YOUR OBJECTIVE =>
In the listing below, find the line holding "27.5, 17.5, 16)" and the line holding "zip(*points))), Vector(map(max, zip(*points)))". Write out those two lines and all lines between, exactly, and nothing more.
--
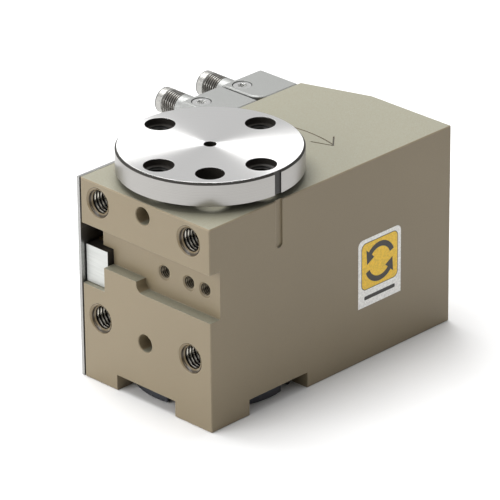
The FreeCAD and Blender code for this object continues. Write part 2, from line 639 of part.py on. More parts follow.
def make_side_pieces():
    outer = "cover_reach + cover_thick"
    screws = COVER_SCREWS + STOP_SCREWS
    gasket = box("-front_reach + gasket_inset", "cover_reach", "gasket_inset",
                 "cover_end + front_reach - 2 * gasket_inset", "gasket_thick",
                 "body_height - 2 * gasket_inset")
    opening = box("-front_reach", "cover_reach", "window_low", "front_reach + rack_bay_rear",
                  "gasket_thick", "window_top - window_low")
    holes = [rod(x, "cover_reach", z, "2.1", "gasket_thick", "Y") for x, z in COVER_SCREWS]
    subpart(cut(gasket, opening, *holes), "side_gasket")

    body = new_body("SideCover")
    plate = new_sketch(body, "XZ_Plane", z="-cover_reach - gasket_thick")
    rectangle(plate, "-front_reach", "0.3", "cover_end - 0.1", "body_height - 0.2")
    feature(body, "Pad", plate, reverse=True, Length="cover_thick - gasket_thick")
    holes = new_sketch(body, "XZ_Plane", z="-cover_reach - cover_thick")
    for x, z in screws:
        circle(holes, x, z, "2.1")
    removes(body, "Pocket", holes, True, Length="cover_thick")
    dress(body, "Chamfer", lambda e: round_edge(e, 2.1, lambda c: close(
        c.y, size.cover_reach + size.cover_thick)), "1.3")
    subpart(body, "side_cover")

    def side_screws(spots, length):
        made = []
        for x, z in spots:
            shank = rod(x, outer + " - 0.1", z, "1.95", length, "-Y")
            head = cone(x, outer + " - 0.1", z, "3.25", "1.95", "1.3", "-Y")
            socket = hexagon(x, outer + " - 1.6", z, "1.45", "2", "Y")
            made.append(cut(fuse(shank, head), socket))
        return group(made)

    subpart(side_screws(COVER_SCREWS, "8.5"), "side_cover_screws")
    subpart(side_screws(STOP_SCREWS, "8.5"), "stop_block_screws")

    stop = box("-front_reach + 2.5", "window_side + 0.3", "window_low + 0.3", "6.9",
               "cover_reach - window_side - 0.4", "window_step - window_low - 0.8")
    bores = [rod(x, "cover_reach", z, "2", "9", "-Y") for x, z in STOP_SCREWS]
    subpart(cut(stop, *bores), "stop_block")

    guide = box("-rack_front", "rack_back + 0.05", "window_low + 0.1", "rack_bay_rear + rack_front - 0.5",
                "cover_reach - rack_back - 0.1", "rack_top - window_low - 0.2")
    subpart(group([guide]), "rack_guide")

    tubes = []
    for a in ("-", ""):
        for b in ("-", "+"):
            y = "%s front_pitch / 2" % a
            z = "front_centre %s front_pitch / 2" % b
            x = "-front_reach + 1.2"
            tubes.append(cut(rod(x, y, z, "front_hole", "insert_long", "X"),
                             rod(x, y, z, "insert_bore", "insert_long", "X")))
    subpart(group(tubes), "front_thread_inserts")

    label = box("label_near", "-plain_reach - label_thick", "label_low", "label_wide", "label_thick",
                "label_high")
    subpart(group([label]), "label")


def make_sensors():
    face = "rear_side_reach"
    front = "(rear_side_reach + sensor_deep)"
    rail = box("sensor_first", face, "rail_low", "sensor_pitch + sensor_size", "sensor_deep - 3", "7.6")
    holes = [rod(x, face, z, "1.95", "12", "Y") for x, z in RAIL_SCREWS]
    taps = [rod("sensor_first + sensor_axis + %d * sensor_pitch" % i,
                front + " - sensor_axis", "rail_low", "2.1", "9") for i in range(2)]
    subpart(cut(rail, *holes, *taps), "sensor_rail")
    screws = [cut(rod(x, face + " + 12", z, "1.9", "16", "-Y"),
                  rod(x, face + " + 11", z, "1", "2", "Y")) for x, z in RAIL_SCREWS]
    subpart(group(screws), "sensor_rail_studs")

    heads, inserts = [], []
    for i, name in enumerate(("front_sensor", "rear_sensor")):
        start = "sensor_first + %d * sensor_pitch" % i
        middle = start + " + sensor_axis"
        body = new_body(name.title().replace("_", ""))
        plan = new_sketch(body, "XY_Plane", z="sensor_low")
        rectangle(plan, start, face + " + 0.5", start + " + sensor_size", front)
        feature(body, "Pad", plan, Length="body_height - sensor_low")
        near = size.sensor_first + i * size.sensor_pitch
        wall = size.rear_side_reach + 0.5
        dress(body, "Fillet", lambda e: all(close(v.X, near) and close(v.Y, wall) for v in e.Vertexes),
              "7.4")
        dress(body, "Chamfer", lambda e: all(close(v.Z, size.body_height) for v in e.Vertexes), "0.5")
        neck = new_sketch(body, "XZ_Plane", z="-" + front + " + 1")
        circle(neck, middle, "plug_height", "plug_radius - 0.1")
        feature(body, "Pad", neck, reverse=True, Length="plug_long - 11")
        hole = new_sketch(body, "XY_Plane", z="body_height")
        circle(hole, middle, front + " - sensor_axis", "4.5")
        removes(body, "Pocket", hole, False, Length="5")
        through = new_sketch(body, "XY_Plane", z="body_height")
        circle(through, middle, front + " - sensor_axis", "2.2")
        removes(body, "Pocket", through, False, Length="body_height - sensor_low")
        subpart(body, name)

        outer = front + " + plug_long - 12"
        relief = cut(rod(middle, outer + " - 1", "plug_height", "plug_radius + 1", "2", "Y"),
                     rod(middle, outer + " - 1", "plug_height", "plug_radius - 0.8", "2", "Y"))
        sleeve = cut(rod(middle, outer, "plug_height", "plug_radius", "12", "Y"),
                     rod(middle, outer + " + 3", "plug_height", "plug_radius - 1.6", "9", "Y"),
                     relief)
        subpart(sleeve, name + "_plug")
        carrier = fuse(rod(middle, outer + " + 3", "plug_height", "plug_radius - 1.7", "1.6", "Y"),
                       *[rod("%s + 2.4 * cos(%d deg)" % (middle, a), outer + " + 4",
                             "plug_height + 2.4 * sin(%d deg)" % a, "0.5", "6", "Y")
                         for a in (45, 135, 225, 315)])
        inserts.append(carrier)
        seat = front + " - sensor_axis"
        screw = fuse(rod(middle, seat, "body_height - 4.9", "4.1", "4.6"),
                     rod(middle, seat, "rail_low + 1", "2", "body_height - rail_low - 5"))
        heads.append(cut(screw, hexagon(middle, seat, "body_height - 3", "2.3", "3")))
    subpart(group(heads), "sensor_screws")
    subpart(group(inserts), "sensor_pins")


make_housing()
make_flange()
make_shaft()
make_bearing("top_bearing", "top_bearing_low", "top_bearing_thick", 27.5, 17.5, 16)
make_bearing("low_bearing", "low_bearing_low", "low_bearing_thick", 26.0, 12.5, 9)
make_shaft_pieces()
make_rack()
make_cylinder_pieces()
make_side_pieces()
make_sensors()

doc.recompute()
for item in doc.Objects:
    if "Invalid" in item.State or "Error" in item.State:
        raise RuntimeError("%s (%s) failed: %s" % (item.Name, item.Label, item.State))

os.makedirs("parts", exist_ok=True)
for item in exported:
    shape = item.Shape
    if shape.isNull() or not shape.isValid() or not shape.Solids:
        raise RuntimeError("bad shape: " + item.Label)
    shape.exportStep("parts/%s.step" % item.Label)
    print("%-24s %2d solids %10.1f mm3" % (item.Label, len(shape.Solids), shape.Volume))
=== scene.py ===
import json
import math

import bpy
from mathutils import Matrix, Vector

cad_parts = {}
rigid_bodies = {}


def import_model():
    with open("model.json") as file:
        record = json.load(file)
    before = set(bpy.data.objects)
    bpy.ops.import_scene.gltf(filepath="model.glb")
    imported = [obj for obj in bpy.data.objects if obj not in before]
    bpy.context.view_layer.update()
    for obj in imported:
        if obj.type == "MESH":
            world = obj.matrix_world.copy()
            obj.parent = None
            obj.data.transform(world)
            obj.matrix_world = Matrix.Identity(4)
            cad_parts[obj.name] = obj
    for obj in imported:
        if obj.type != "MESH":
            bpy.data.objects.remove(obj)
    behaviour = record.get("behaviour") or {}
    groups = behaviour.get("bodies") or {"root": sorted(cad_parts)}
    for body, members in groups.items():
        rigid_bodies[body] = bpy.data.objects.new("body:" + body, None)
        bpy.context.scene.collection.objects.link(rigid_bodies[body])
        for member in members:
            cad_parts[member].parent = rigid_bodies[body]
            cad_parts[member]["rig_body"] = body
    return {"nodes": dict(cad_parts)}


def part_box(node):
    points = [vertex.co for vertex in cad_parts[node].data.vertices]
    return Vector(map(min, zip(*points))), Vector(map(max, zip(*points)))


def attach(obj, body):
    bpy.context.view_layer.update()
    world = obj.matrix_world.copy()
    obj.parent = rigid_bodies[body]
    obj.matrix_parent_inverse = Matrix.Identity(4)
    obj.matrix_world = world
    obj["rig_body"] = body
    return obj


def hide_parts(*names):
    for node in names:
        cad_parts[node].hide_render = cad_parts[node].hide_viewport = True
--
FINISHED TASK =>
make_bearing("top_bearing", "top_bearing_low", "top_bearing_thick", 27.5, 17.5, 16)
make_bearing("low_bearing", "low_bearing_low", "low_bearing_thick", 26.0, 12.5, 9)
make_shaft_pieces()
make_rack()
make_cylinder_pieces()
make_side_pieces()
make_sensors()

doc.recompute()
for item in doc.Objects:
    if "Invalid" in item.State or "Error" in item.State:
        raise RuntimeError("%s (%s) failed: %s" % (item.Name, item.Label, item.State))

os.makedirs("parts", exist_ok=True)
for item in exported:
    shape = item.Shape
    if shape.isNull() or not shape.isValid() or not shape.Solids:
        raise RuntimeError("bad shape: " + item.Label)
    shape.exportStep("parts/%s.step" % item.Label)
    print("%-24s %2d solids %10.1f mm3" % (item.Label, len(shape.Solids), shape.Volume))
=== scene.py ===
import json
import math

import bpy
from mathutils import Matrix, Vector

cad_parts = {}
rigid_bodies = {}


def import_model():
    with open("model.json") as file:
        record = json.load(file)
    before = set(bpy.data.objects)
    bpy.ops.import_scene.gltf(filepath="model.glb")
    imported = [obj for obj in bpy.data.objects if obj not in before]
    bpy.context.view_layer.update()
    for obj in imported:
        if obj.type == "MESH":
            world = obj.matrix_world.copy()
            obj.parent = None
            obj.data.transform(world)
            obj.matrix_world = Matrix.Identity(4)
            cad_parts[obj.name] = obj
    for obj in imported:
        if obj.type != "MESH":
            bpy.data.objects.remove(obj)
    behaviour = record.get("behaviour") or {}
    groups = behaviour.get("bodies") or {"root": sorted(cad_parts)}
    for body, members in groups.items():
        rigid_bodies[body] = bpy.data.objects.new("body:" + body, None)
        bpy.context.scene.collection.objects.link(rigid_bodies[body])
        for member in members:
            cad_parts[member].parent = rigid_bodies[body]
            cad_parts[member]["rig_body"] = body
    return {"nodes": dict(cad_parts)}


def part_box(node):
    points = [vertex.co for vertex in cad_parts[node].data.vertices]
    return Vector(map(min, zip(*points))), Vector(map(max, zip(*points)))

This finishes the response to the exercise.